Mine was a Dodge Tradesman B100. It was sort of a copper colour. No exterior mural. Couldn’t afford that. Duel side exhaust. Visor. Flares. No side or rear windows. My friend, Ian, and I worked on the interior. Ian had a Chevy van with a beautiful interior. We had lots of fun doing my van. I’m a klutz with things like that, so Ian was a big help. We built a good bed in back, with a pullout middle section that served as an extra seat and a cooler. Installed wood flooring and ox-blood red faux leather walls. Put in a sunroof.

I loved that van. Every once in a while, deep in a restful sleep, I will dream that I still have it. That it’s been sitting in a garage somewhere all these years and I just have to dust it off, start it up and get back on the road.

It’s a nice reminder that we all have dreams. Often we let the dreams slip away as we ‘mature.’

Life has a way of smacking you upside the head with a two-by-four. Before you know it, you’re working in a career, you’re married, you’ve got kids, the kids grow up and move away (hopefully) and you’re left staring at the fact that so much of what you wanted to do when you were young hasn’t happened.

The goals you had were put on hold, then got lost in the back of that garage in your mind, covered with dust and forgotten about. Part of what 2010: Begin Again means to me is examining those old dreams and seeing about resuscitating them. Can a little mental CPR breath new life into my earlier desires? At least those dreams that still intrigue and interest me.

I like to think it’s never too late to begin again. Take a fresh look at life and see if you’re living the way you really want to, or if you are living the way you have to. There’s a big difference. I’m fortunate to have a job I enjoy working with people I like. Not everyone has that. But there is still more I want to accomplish.

If you’re still in your 20s or 30s, don’t give up on your dreams. Maybe it doesn’t seem like they are possible right now, but if you work a plan to make them happen, you’ve got time. If you’re closer to me in age, I still say don’t surrender to the passage of time. You can still make a plan to achieve, then work your plan.

My plan involves developing second income streams to enhance what I currently earn.
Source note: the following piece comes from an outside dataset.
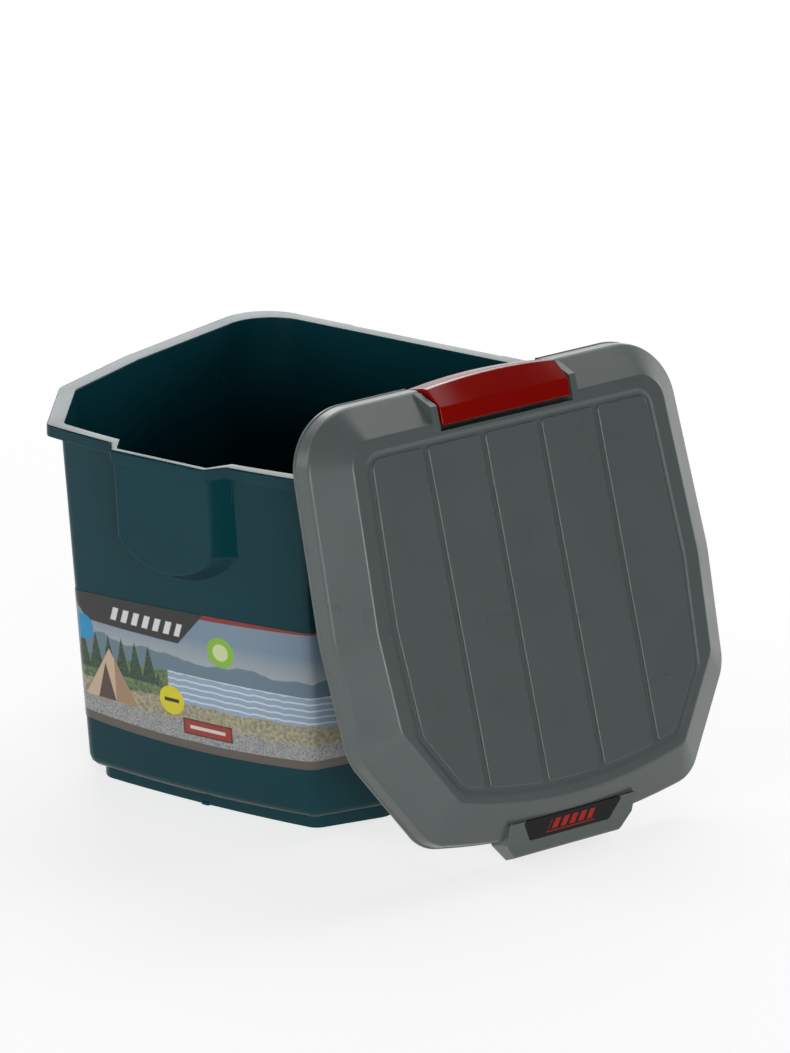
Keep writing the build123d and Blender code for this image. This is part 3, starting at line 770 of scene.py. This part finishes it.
def plus(tree, *terms):
    """Sum of terms of the form (factor, socket or number)."""
    total = 0.0
    for factor, term in terms:
        step = add_node(tree, "ShaderNodeMath", {0: term, 1: factor, 2: total}, operation="MULTIPLY_ADD")
        total = step.outputs[0]
    return total


def greatest(tree, *terms):
    """Greatest of the terms: the distance to the part that all shapes share."""
    total = terms[0]
    for term in terms[1:]:
        total = add_node(tree, "ShaderNodeMath", {0: total, 1: term}, operation="MAXIMUM").outputs[0]
    return total


def away_from(tree, place, *terms):
    """How far the sum of some terms is from a place, to either side."""
    offset = plus(tree, *terms, (1, -place))
    return add_node(tree, "ShaderNodeMath", {0: offset}, operation="ABSOLUTE").outputs[0]


def disc(tree, u, v, centre, radius):
    """Distance to a disc."""
    point = add_node(tree, "ShaderNodeCombineXYZ", {"X": u, "Y": v}).outputs[0]
    away = add_node(tree, "ShaderNodeVectorMath", {0: point, 1: (*centre, 0)}, operation="DISTANCE")
    return plus(tree, (1, away.outputs["Value"]), (1, -radius))


def slanted_box(tree, u, v, centre, half_sizes, slant=0.0):
    """Distance to a box whose sides lean by slant millimetres for each millimetre of height."""
    across = away_from(tree, centre[0] - slant * centre[1], (1, u), (-slant, v))
    upward = away_from(tree, centre[1], (1, v))
    return greatest(
        tree, plus(tree, (1, across), (1, -half_sizes[0])), plus(tree, (1, upward), (1, -half_sizes[1]))
    )


def repeated(tree, term, pitch):
    """Distance from the middle of each repeat."""
    wrapped = add_node(tree, "ShaderNodeMath", {0: term, 1: pitch, 2: 0.0}, operation="WRAP").outputs[0]
    return away_from(tree, pitch / 2, (1, wrapped))


def layered(tree, base, layers):
    """Colour of the base with each layer's colour laid over it where its mask is 1."""
    for mask, colour in layers:
        mix = add_node(tree, "ShaderNodeMix", {"Factor": mask}, data_type="RGBA")
        for place, value in ((6, base), (7, colour)):
            if isinstance(value, bpy.types.NodeSocket):
                tree.links.new(value, mix.inputs[place])
            else:
                mix.inputs[place].default_value = value
        base = mix.outputs[2]
    return base


def ridge(tree, u, height, swing, wavelength, seed):
    """Height of a line of hills over u, in millimetres like its swing and its wavelength."""
    along = add_node(tree, "ShaderNodeCombineXYZ", {"X": u, "Y": seed}).outputs[0]
    noise = add_node(
        tree,
        "ShaderNodeTexNoise",
        {"Vector": along, "Scale": 1 / wavelength, "Detail": 3.0, "Roughness": 0.45},
    )
    return plus(tree, (2 * swing, noise.outputs["Fac"]), (1, height - swing))


def speckled(tree, place, grain_mm, dark, light):
    """Colour that varies between two shades in grains of a size."""
    noise = add_node(tree, "ShaderNodeTexNoise", {"Vector": place, "Scale": 1000 / grain_mm, "Detail": 2.0})
    spread = add_node(
        tree, "ShaderNodeMapRange", {"Value": noise.outputs["Fac"], "From Min": 0.35, "From Max": 0.65}
    ).outputs["Result"]
    return layered(tree, linear(dark), [(spread, linear(light))])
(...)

This summer I’ve been fortunate to have time to do some research and develop some ideas to achieve that goal.

One of those ideas is to provide others with access to a service that allows people to easily connect, reconnect and stay in touch with friends, family, co-workers clients and just about anyone else through easily customized greeting cards that are printed and mailed for you for less then you could spend on a card purchased in most stores. You can check this out here.

And if you want to see my van, stay tuned. I’m going to try to locate and scan some photos from that era. You’ll get to see me when I was skinny (I was once, you know), had a cheesy moustache and a perm! Hey, it was the ‘70s.

I can skip the cheesy moustache and the perm, but I’d sure like to have the van again!

Cue the music . . .

“Everyone's watching, to see what you will do

Everyone's looking at you, oh

Everyone's wondering, will you come out tonight

Everyone's trying to get it right, get it right

Everybody's working for the weekend

Everybody wants a new romance

Everybody's goin' off the deep end

Everybody needs a second chance, oh”

And fade out . . .

Photo: The machine of a dream. The Coke Denim Machine. I wanted it so badly. To enter the contest you needed to collect bottle cap liners. This was the day of metal bottle caps. I used a magnet on a sting to fish caps out of vending machines. Ya see, in the olden days you'd use the machines built-in bottle opener to pop the metal cap, which would fall into a receptacle below. How primitive!